Just beyond the Indianapolis and Marion County border, but just east of Plainfield, is the Six Points area. A two-lane segment of an old US 40 alignment runs through here. It’s maybe 600 yards long.
Heading west just past the Marion/Hendricks county line, there’s a body shop on the south side of the road as the road gently curves. We took the next left and and immediately made the first right to get onto the old road. This picture shows the old segment on the left and the current road on the far right.

On the right you can barely see the sign for The Diner, an old Mountain View diner that had more space built onto the back. It was in its declining years. When I visited again in 2009, I found it closed when I photographed it.

It was later moved into the City of Plainfield itself, restored, and given its original name back: the Oasis Diner. Here’s my photo from 2014, not long after it reopened. It’s quite popular today.

But back to this segment of US 40 and the National Road. When we turned around, it was clear that the broken pavement behind us was old US 40 pavement. Notice how the body shop building is parallel with the old segment, and would have been right against US 40.

As this westbound photo shows, the road was closed for construction, so we couldn’t drive it. As best as we could tell, this road had houses on both sides. Dawn and I wondered aloud if they moved the road around these houses so they could widen it to four lanes without displacing the residents. Later I learned that the road was moved to eliminate the dangerous railroad crossing from this US highway.

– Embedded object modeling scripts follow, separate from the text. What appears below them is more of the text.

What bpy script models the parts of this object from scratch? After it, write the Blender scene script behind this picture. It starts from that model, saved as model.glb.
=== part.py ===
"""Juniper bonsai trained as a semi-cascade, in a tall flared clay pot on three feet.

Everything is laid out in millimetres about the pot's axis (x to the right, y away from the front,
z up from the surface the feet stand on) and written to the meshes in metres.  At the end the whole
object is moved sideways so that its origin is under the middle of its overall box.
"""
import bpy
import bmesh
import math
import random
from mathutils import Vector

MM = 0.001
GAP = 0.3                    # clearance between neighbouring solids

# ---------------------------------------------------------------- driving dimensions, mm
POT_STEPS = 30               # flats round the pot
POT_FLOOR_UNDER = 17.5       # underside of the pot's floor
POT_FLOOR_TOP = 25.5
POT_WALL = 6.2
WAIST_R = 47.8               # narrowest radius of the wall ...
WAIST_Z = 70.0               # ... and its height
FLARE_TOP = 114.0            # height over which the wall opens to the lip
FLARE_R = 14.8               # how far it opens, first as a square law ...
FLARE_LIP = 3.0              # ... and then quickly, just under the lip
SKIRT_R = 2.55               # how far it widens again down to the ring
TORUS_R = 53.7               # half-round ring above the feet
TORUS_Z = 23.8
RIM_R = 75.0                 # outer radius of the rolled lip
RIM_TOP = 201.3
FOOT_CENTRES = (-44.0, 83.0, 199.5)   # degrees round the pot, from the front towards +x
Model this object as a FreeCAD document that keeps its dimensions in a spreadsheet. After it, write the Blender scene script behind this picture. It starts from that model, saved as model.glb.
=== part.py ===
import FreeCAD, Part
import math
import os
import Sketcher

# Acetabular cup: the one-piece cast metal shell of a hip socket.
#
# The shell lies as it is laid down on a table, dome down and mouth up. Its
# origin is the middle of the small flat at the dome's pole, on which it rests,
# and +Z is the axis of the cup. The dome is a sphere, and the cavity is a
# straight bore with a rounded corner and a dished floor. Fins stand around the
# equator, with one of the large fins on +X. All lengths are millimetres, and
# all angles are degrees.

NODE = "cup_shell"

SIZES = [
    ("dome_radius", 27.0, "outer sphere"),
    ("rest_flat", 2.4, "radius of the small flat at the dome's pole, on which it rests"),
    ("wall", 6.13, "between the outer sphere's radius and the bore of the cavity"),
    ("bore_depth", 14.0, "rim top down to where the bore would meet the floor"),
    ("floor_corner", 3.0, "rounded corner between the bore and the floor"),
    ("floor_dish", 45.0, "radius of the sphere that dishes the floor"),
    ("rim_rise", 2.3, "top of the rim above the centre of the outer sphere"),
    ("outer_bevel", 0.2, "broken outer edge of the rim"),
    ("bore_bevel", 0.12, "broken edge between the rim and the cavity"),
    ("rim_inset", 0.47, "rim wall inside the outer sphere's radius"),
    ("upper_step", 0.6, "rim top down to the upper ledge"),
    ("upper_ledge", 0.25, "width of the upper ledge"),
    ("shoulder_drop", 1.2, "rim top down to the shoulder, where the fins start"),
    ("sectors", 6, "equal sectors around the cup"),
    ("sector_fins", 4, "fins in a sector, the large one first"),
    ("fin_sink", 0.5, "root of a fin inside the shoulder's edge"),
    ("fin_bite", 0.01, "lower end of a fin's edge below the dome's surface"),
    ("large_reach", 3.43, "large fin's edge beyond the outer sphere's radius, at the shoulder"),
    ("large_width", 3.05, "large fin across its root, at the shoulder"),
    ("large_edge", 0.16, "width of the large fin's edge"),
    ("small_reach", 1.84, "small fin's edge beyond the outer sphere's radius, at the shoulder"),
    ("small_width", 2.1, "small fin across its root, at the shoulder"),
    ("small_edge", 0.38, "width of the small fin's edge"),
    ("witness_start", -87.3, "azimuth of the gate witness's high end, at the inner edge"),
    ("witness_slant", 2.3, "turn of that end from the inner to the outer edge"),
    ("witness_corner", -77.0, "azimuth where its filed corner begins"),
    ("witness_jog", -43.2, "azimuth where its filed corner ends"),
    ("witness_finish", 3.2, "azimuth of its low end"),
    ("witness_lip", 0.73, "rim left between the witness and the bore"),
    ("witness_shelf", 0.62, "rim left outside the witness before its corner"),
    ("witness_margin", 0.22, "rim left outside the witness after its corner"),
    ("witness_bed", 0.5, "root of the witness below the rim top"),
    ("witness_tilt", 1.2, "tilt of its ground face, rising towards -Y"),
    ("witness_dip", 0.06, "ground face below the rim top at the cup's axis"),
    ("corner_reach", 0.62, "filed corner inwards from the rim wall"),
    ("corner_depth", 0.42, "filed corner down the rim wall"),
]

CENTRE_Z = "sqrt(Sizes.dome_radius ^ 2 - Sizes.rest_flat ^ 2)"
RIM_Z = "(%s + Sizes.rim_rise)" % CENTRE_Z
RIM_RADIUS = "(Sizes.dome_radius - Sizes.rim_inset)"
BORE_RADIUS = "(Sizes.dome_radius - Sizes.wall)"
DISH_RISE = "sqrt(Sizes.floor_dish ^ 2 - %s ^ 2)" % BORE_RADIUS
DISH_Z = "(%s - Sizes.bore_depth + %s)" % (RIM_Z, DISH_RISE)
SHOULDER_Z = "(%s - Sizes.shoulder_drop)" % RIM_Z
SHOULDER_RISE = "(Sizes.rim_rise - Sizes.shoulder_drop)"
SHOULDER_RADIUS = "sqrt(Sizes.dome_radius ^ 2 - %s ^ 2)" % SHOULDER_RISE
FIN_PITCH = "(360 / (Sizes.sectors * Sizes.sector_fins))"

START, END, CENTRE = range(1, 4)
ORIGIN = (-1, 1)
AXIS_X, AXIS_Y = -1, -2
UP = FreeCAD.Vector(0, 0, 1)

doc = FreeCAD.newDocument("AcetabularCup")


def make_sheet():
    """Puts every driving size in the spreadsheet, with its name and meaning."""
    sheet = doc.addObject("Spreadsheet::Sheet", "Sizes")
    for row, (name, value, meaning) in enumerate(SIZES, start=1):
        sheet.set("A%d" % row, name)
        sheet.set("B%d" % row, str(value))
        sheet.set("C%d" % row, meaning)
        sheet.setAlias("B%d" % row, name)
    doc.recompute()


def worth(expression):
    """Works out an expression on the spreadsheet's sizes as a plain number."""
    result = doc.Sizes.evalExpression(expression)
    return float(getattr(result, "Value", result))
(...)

This segment was bypassed in about 1940 when US 40 was widened to four lanes. The bypass eliminated a shallow-angle (and therefore dangerous) intersection with a rail line in here. You can see a trace of the line in the map above.
What we didn’t know on the day we made this trip was that the road was closed to build the Ronald Reagan Parkway. I made this trip again in 2009 and in driving this segment westbound was deeply disappointed to find this:

I get it, this old alignment got so few cars it didn’t make sense to make an intersection here, especially when current US 40 was 200 feet away to the north. But it is unfortunate that this historic road was made discontinuous. Here’s the eastbound view from the other side of the Parkway. Since I made this photo in 2009, this has been reconfigured so that you can turn left from southbound Ronald Reagan Parkway onto Old National Road, and right onto Ronald Reagan Parkway, from here.

In 2006 I failed to make photographs of the western end of this segment. I corrected my oversight in 2009.

Today, you can’t drive the eastern portion of this alignment anymore as it was removed. Curiously, a tiny stub remains right next to the Ronald Reagan Parkway.

As you approach the removed alignment from the east, the only evidence the road was ever there is the row of utility poles that follows the old right-of-way. That’s a common tell of an old roadway. Here’s a view from Google Maps Street View showing how this scene looked in June, 2019.

It always makes me sad when any part of a historic road is removed.